The DJIA stock index was down 5.5 percent for January, and after the ride it took us on last month, many investors are probably just thankful it wasn't worse. We've been hearing about the uncertainty within our economy since last year, and the fears are still there, but the positives are too, which explains the wild up and down swings in the markets. It's Wall Street's way of saying, they simply don't know.
We do know that the global economy is slowing down, but the U.S. is not an export driven economy, so the impact should be minimal. We know that the energy industry is hurting, but low fuel and transportation costs will benefit us. We know that the dollar is strong, but again, that would mainly affect exports. So who can we turn to for sound advice?
Like it or not, to seek out the expert that could guide you best into the future, you should look in the mirror. Think about it; the volumes of economic indicators are very useful metrics, and market trends should obviously not be ignored, but no one knows how your company is structured, its financial situation, deals in the making, regional intricacies, and your competition better than you do. It's up to you to assess your position by interpreting how external forces of the economy will affect your company's health, and make decisions accordingly.

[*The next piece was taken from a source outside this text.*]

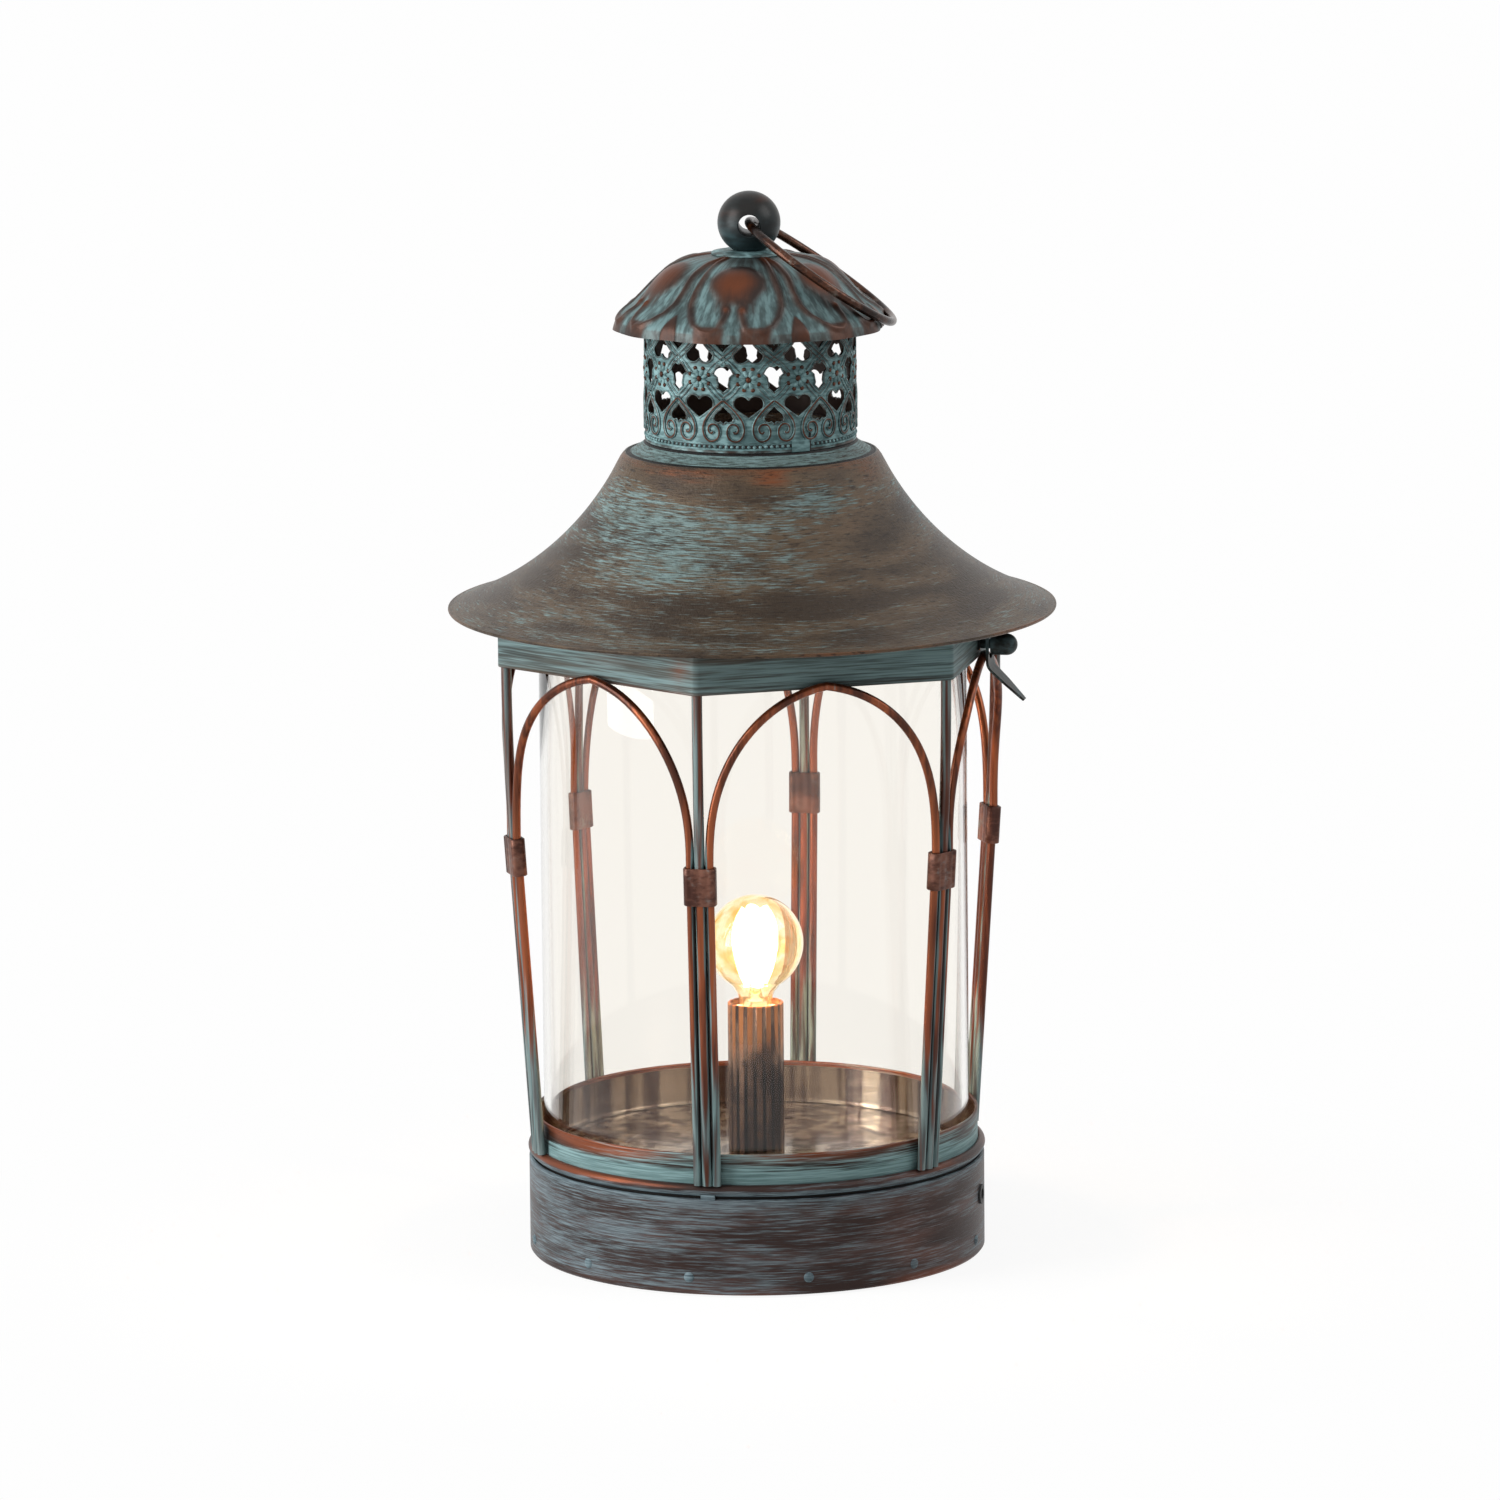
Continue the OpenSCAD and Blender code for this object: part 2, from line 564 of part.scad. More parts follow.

Since this isn't the first potential downturn in the economy, it's not new. When a hurricane approaches the Gulf Coast, residents board up their windows, buy extra food and fuel, and start stacking the sandbags, though no one knows its severity yet. Likewise, you should also prepare, to ensure your business will survive a downturn as best as possible, again without knowing the severity. Again, you know your business best, but the following are general activities that would help to put any manufacturer in a safer position:
Survey your customers: If you're lucky enough to make a product that goes straight to the store shelf, then you have immediate feedback on the market. But for companies that are business-to-business, there's a time lag before realizing market downturns. You're in a partnership with your customers and vendors. They have their own business sources, and all should be happy to trade information that can be mutually beneficial. Also, who's your customer's customer? What's the end use of your products? If you make a component that goes into a sub-assembly that goes into a crane that's sold to Brazil for excavating iron ore that's sold to China, that's good to know because China won't be buying as much ore this year.
Scale your business: Unless you have great confidence (strong order bookings) well into the future, it's prudent to be able take incremental steps either downward or upward. Since labor costs are significant, it is helpful to have a percentage of contract labor that you can fluctuate much easier than your more loyal, better skilled, and higher priced regular full-timers. If you're purchasing capital equipment, you might take possession of fewer machines immediately (along with the cash outlays). Then add more when the time is right. If volumes might decline, your inventory levels need to scale downward, especially with materials that have a shelf life or can become obsolete. You might take a hit with minimum order quantities, but it keeps you more flexible in scaling up or down. Some materials procured overseas can have a 16- to 20-week lead time, and market conditions can change dramatically in that time span (always a main argument for re-shoring). This should be monitored and managed carefully.
Assess your company: No one wants to say no to a potential customer or market (and potential revenue stream), but if you've expanded beyond your core competencies, you might have some products with little to no profit margins. Now is a good time to review your mission statement. If there are product lines you've launched, but haven't met expectations, then it's time to ask if they still show promise. Or if they're draining resources from what you do best, consider cutting bait. Don't try to be everything to everyone. If a potential new customer pushes your technical capabilities or machine tolerances to their limits, it might be wise to not accept it. Retreat back into your comfort zone, your zone where productivity and profitability are assured.
Analyze your competition: During this self-assessment, you should be able to identify what makes your company better than other firms within your industry. If there should be a thinning-out, what will keep you in business, while your competitor across the river shuts down? Are you faster? Cheaper? Do you offer better follow-up service? With fewer sales opportunities to go around, now is a perfect time to be able to convince a prospective customer why they should buy from you.
By now, a perceptive manager is probably reflecting that they already do these things, and more. And not just during a market downturn, but all the time. If that's the case, then you're doing everything within your control to go forward in an uncertain economy. And keep in mind that if your predictions and forecasts aren't entirely accurate, you're in good company.